The Record That Changed Everything
When Elvis Presley recorded “That’s All Right” at Sun Records in July 1954, no one in the room believed they were creating a historic moment. Elvis was still an unknown truck driver trying to prove he belonged in a studio. The session had already dragged on with slow songs that failed to spark anything special. Then the tempo suddenly lifted, the rhythm loosened, and the energy inside the room changed completely.
The Sound That Felt Different
Guitarist Scotty Moore cut through the rhythm with sharp, bright licks while bassist Bill Black slapped his upright bass in a way that made the song bounce forward. Elvis sang the lyrics with a freedom that didn’t belong strictly to country or blues. The performance felt spontaneous, almost playful, yet it carried an excitement that studio recordings rarely captured at the time.
The First Time Radio Heard It
Producer Sam Phillips quickly realized the recording was different from anything coming out of Nashville.
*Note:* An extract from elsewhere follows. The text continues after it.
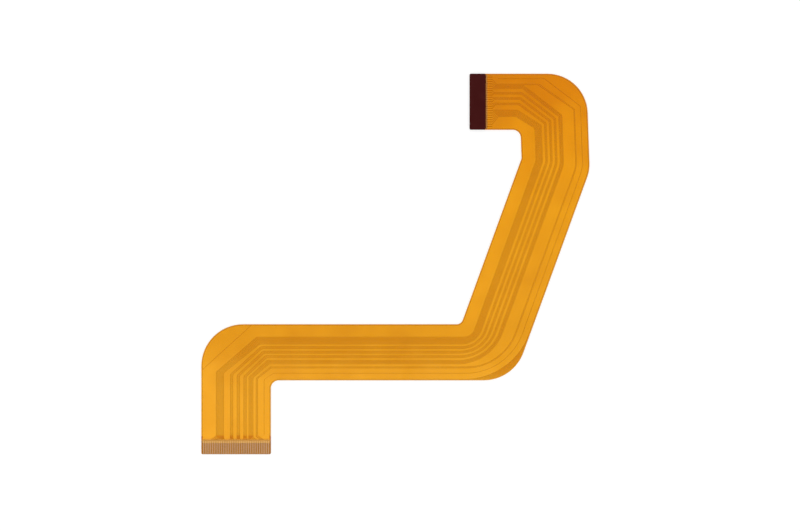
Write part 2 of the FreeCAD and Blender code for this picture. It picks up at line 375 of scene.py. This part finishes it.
# Glue beads: the laminating glue that was pressed out past the coverlay's lower end, and along the
# inner edge of the dark stiffener. Each has hardened to a low rounded bead on the surface below.
lower_bead_width = 0.0005
lower_bead_height = 0.00004
upper_bead_width = 0.0004
upper_bead_height = 0.00011
bead_inset = 0.0002
bead_sides = 24
bead_cuts = 72
broad_drift = 0.14
broad_drift_turns = 41.0
fine_drift = 0.08
fine_drift_turns = 97.0
fine_drift_start = 1.3
clear_glue = (1, 0.96, 0.86, 1)
lower_glue_thin = (0.718, 0.359, 0.087, 1)
lower_glue_thick = (0.856, 0.469, 0.133, 1)
lower_milky_shares = (0.70, 0.85)
upper_glue_thin = (0.552, 0.230, 0.041, 1)
upper_glue_thick = (0.662, 0.304, 0.078, 1)
upper_milky_shares = (0.40, 0.60)
contact_pitch = 0.0005


def make_glue(name, thin, thick, milky_shares, axis, tail_edge):
    """Half-clear glue for a bead along this axis, thicker over each contact of the tail."""
    material, tree = empty_material(name)
    place = object_place(tree)
    turn = 2 * math.pi / contact_pitch
    across = axes_of(tree, place)[axis]
    phase = worked_out(tree, "MULTIPLY_ADD", across, turn, -turn * tail_edge)
    swell = worked_out(tree, "COSINE", phase)
    flow = stretched(tree, uneven(tree, place, 1100.0, 3.0), 0.3, 0.7, -0.35, 0.35)
    depth = worked_out(tree, "ADD", swell, flow)
    thick_share = stretched(tree, depth, -1.0, 1.0, 0.0, 1.0)
    milky_share = stretched(tree, depth, -1.0, 1.0, *milky_shares)
    clear = add_node(tree, "ShaderNodeBsdfTransparent", {"Color": clear_glue})
    milky = add_node(
        tree,
        "ShaderNodeBsdfPrincipled",
        {
            "Base Color": two_colours(tree, thick_share, thin, thick),
            "Roughness": 0.35,
            "Specular IOR Level": 0.2,
        },
    )
    finish_surface(tree, two_finishes(tree, milky_share, clear, milky))
    return material


def make_bead(name, start, end, height, free_way, width, material):
    """Half a flattened rod from start to end, flat side down, with a free edge that wanders."""
    length = (end - start).length
    along = (end - start).normalized()
    upward = Vector((0, 0, 1))
    form = bmesh.new()
    bmesh.ops.create_cone(
        form, cap_ends=True, segments=bead_sides, radius1=1, radius2=1, depth=length
    )
    turned = Matrix((free_way * width / 2, upward * height, along)).transposed()
    bmesh.ops.transform(form, matrix=turned.to_4x4(), verts=form.verts)
    whole_form = form.verts[:] + form.edges[:] + form.faces[:]
    cut = bmesh.ops.bisect_plane(
        form, geom=whole_form, plane_co=(0, 0, 0), plane_no=upward, clear_inner=True
    )
    rim = [part for part in cut["geom_cut"] if isinstance(part, bmesh.types.BMEdge)]
    bmesh.ops.contextual_create(form, geom=rim)

    def run_of(edge):
        return abs((edge.verts[0].co - edge.verts[1].co).dot(along))

    runs = [edge for edge in form.edges if run_of(edge) > length / 2]
    bmesh.ops.subdivide_edges(form, edges=runs, cuts=bead_cuts, use_grid_fill=True)
    # The glue ran out further in some places than in others before it hardened
    for vertex in form.verts:
        reach = vertex.co.dot(along) / length
        out = max(0.0, vertex.co.dot(free_way))
        drift = broad_drift * math.sin(reach * broad_drift_turns)
        drift += fine_drift * math.sin(reach * fine_drift_turns + fine_drift_start)
        vertex.co += free_way * out * drift
    bmesh.ops.translate(form, vec=(start + end) / 2, verts=form.verts)
    bmesh.ops.recalc_face_normals(form, faces=form.faces)
    mesh = bpy.data.meshes.new(name)
    form.to_mesh(mesh)
    form.free()
    mesh.shade_smooth()
    mesh.materials.append(material)
    bead = bpy.data.objects.new(name, mesh)
    bpy.context.scene.collection.objects.link(bead)
    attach(bead, "root")


tail_low, tail_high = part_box("lower_stiffener")
copper_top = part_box("left_ground_strip")[1][2]
bead_y = lower_bare_end - lower_bead_width / 2
cream_glue = make_glue(
    "cream_glue", lower_glue_thin, lower_glue_thick, lower_milky_shares, "X", tail_low[0]
)
make_bead(
    "glue_bead_lower",
    Vector((tail_low[0] + bead_inset, bead_y, copper_top)),
    Vector((tail_high[0] - bead_inset, bead_y, copper_top)),
    lower_bead_height,
    Vector((0, -1, 0)),
    lower_bead_width,
    cream_glue,
)
plate_low, plate_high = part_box("upper_stiffener")
bead_x = plate_high[0] + upper_bead_width / 2
tan_glue = make_glue(
    "tan_glue", upper_glue_thin, upper_glue_thick, upper_milky_shares, "Y", plate_low[1]
)
make_bead(
    "glue_bead_upper",
    Vector((bead_x, plate_low[1] + bead_inset, coverlay_top)),
    Vector((bead_x, plate_high[1] - bead_inset, coverlay_top)),
    upper_bead_height,
    Vector((1, 0, 0)),
    upper_bead_width,
    tan_glue,
)


# Table: a plain pale surface under the cable, far wider than the view. It is seen as pure white,
# also in metal and through film, and it still carries the cable's own soft shadow.
table_size = 6.0
table_drop = 0.00002
table_grey = (0.41, 0.41, 0.41, 1)
table_lift = 0.62

form = bmesh.new()
bmesh.ops.create_grid(form, x_segments=1, y_segments=1, size=table_size / 2)
bmesh.ops.translate(form, vec=(0, 0, -table_drop), verts=form.verts)
mesh = bpy.data.meshes.new("table")
form.to_mesh(mesh)
form.free()
table_material, tree = empty_material("white_table")
paper = add_node(tree, "ShaderNodeBsdfDiffuse", {"Color": table_grey})
path = add_node(tree, "ShaderNodeLightPath", {}).outputs
seen = path["Is Camera Ray"]
for kind_of_ray in ("Is Glossy Ray", "Is Transmission Ray"):
    seen = worked_out(tree, "MAXIMUM", seen, path[kind_of_ray])
lift = worked_out(tree, "MULTIPLY", seen, table_lift)
glow = add_node(tree, "ShaderNodeEmission", {"Color": (1, 1, 1, 1), "Strength": lift})
surface = add_node(tree, "ShaderNodeAddShader", {0: paper.outputs[0], 1: glow.outputs[0]})
finish_surface(tree, surface)
mesh.materials.append(table_material)
table = bpy.data.objects.new("table", mesh)
bpy.context.scene.collection.objects.link(table)


# Light and camera: one large soft lamp from the lower left and an even white surround. The camera
# looks straight down from above the middle of the cable.
surround_strength = 1.0
lamp_power = 0.30
lamp_width = 0.4
lamp_place = (-0.25, -0.25, 0.5)
camera_place = (0.001027, -0.000335, 0.4219)
camera_lens = 85
camera_sensor_width = 36
camera_clip_start = 0.01

world = bpy.data.worlds.new("studio")
world.use_nodes = True
surround = world.node_tree.nodes["Background"]
surround.inputs["Color"].default_value = (1, 1, 1, 1)
surround.inputs["Strength"].default_value = surround_strength
bpy.context.scene.world = world

lamp_data = bpy.data.lights.new("soft_lamp", "AREA")
lamp_data.energy = lamp_power
lamp_data.size = lamp_width
lamp = bpy.data.objects.new("soft_lamp", lamp_data)
lamp.location = lamp_place
lamp.rotation_euler = (-Vector(lamp_place)).to_track_quat("-Z", "Y").to_euler()
bpy.context.scene.collection.objects.link(lamp)

camera_data = bpy.data.cameras.new("camera")
camera_data.lens = camera_lens
camera_data.sensor_width = camera_sensor_width
camera_data.sensor_fit = "HORIZONTAL"
camera_data.clip_start = camera_clip_start
camera = bpy.data.objects.new("camera", camera_data)
camera.location = camera_place
bpy.context.scene.collection.objects.link(camera)
bpy.context.scene.camera = camera
bpy.context.scene.view_settings.view_transform = "Standard"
When the track reached Memphis radio, listeners began calling the station repeatedly asking who the singer was. The sound was familiar yet new — country listeners heard rhythm and blues energy, while blues fans heard a Southern country voice driving the song.
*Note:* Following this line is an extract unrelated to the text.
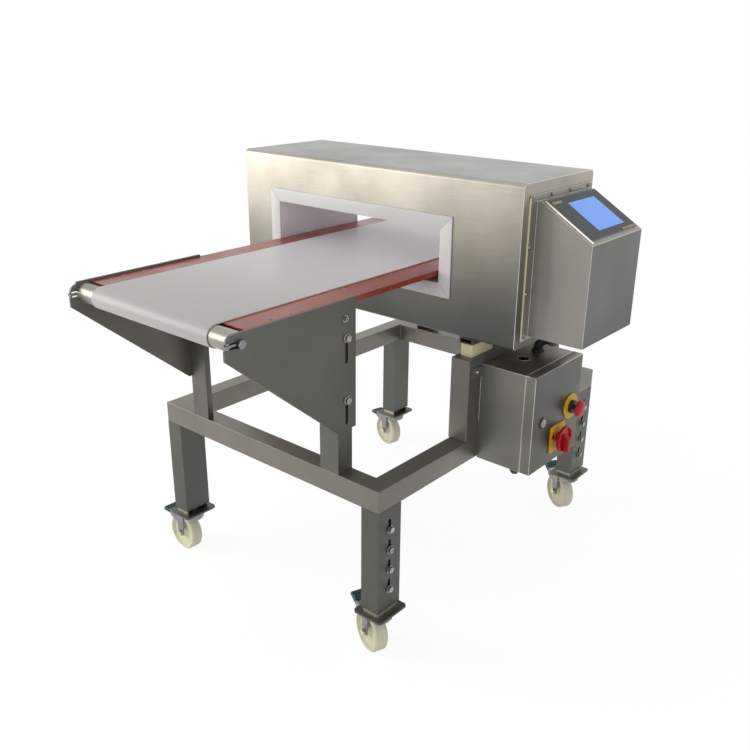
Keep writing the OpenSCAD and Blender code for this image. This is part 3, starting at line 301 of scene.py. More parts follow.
def brushed_lines_group() -> Tree:
    """Fine parallel lines: upright faces take one direction and level faces another.

    Returns:
        A group with the outputs Lines and Normal.
    """
    kit, given, result = new_group(
        "BrushedLines",
        {"Upright Stretch": ("NodeSocketVector", (1.0, 1.0, 0.02)),
         "Level Stretch": ("NodeSocketVector", (1.0, 0.02, 1.0)),
         "Fineness": ("NodeSocketFloat", 900.0),
         "Depth": ("NodeSocketFloat", 0.1)},
        {"Lines": "NodeSocketFloat", "Normal": "NodeSocketVector"})
    lines = []
    for name in ("Upright Stretch", "Level Stretch"):
        scaled = kit.add("ShaderNodeVectorMath", {0: kit.place(), 1: given.outputs[name]},
                         operation="MULTIPLY")
        lines.append(kit.noise(scaled.outputs[0], given.outputs["Fineness"], 3.0, 0.7))
    normal = kit.add("ShaderNodeNewGeometry").outputs["Normal"]
    upward = kit.add("ShaderNodeSeparateXYZ", {0: normal}).outputs["Z"]
    level = kit.math("GREATER_THAN", kit.math("ABSOLUTE", upward), 0.7)
    both = kit.add("ShaderNodeMix", {"Factor": level, "A": lines[0], "B": lines[1]},
                   data_type="FLOAT").outputs["Result"]
    kit.feed(result, {"Lines": both, "Normal": kit.bump(both, given.outputs["Depth"], 0.0004)})
    return kit.tree


def drift_group() -> Tree:
    """Slow uneven patches, such as handling marks and smears.

    Returns:
        A group with the outputs Patches and Specks.
    """
    kit, given, result = new_group(
        "SurfaceDrift",
        {"Size": ("NodeSocketFloat", 0.2), "Speck Size": ("NodeSocketFloat", 0.004)},
        {"Patches": "NodeSocketFloat", "Specks": "NodeSocketFloat"})
    for size, out, detail, low, high in (("Size", "Patches", 3.0, 0.3, 0.7),
                                         ("Speck Size", "Specks", 2.0, 0.55, 0.75)):
        value = kit.noise(kit.place(), kit.math("DIVIDE", 1.0, given.outputs[size]), detail)
        kit.feed(result, {out: kit.spread(value, low, high)})
    return kit.tree


def shade_sweep_group() -> Tree:
    """Painted shade: a slow darkening across a sheet, from one end to the other.

    Returns:
        A group with the output Share, 0 at From and 1 at To along Direction.
    """
    kit, given, result = new_group(
        "SheetSweep",
        {"Direction": ("NodeSocketVector", (0.0, 0.0, -1.0)),
         "From": ("NodeSocketFloat", 0.0), "To": ("NodeSocketFloat", 1.0)},
        {"Share": "NodeSocketFloat"})
    along = kit.add("ShaderNodeVectorMath", {0: kit.place(), 1: given.outputs["Direction"]},
                    operation="DOT_PRODUCT")
    made = kit.add("ShaderNodeMapRange", {
        "Value": along.outputs["Value"], "From Min": given.outputs["From"],
        "From Max": given.outputs["To"]}, interpolation_type="SMOOTHSTEP")
    kit.feed(result, {"Share": made.outputs["Result"]})
    return kit.tree


class Groups:
    """The shader groups that several finishes share, made once."""

    lines: Tree
    drift: Tree
    shade_sweep: Tree

    @classmethod
    def make(cls) -> None:
        """Builds the shared groups."""
        cls.lines = brushed_lines_group()
        cls.drift = drift_group()
        cls.shade_sweep = shade_sweep_group()


# Finishes


@dataclass(frozen=True)
class ShadeSweep:
    """Painted shade on a sheet: along a direction, between two reaches, to a darker tone."""

    direction: Point
    start: float
    end: float
    tone: Colour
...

A Small Record With a Big Echo
“That’s All Right” wasn’t a massive national hit immediately. But it did something more important: it revealed a new musical language forming in American music. The recording showed that gospel feeling, blues rhythm, and country storytelling could live inside the same performance without losing their identity.
Why It Still Matters
Looking back, the magic of “That’s All Right” isn’t only in its place in history. It’s in the feeling preserved inside the recording — the moment when three musicians and a producer stopped chasing a perfect take and simply followed the energy in the room. That raw excitement is still audible today, and it’s why the song continues to sound alive more than seventy years later.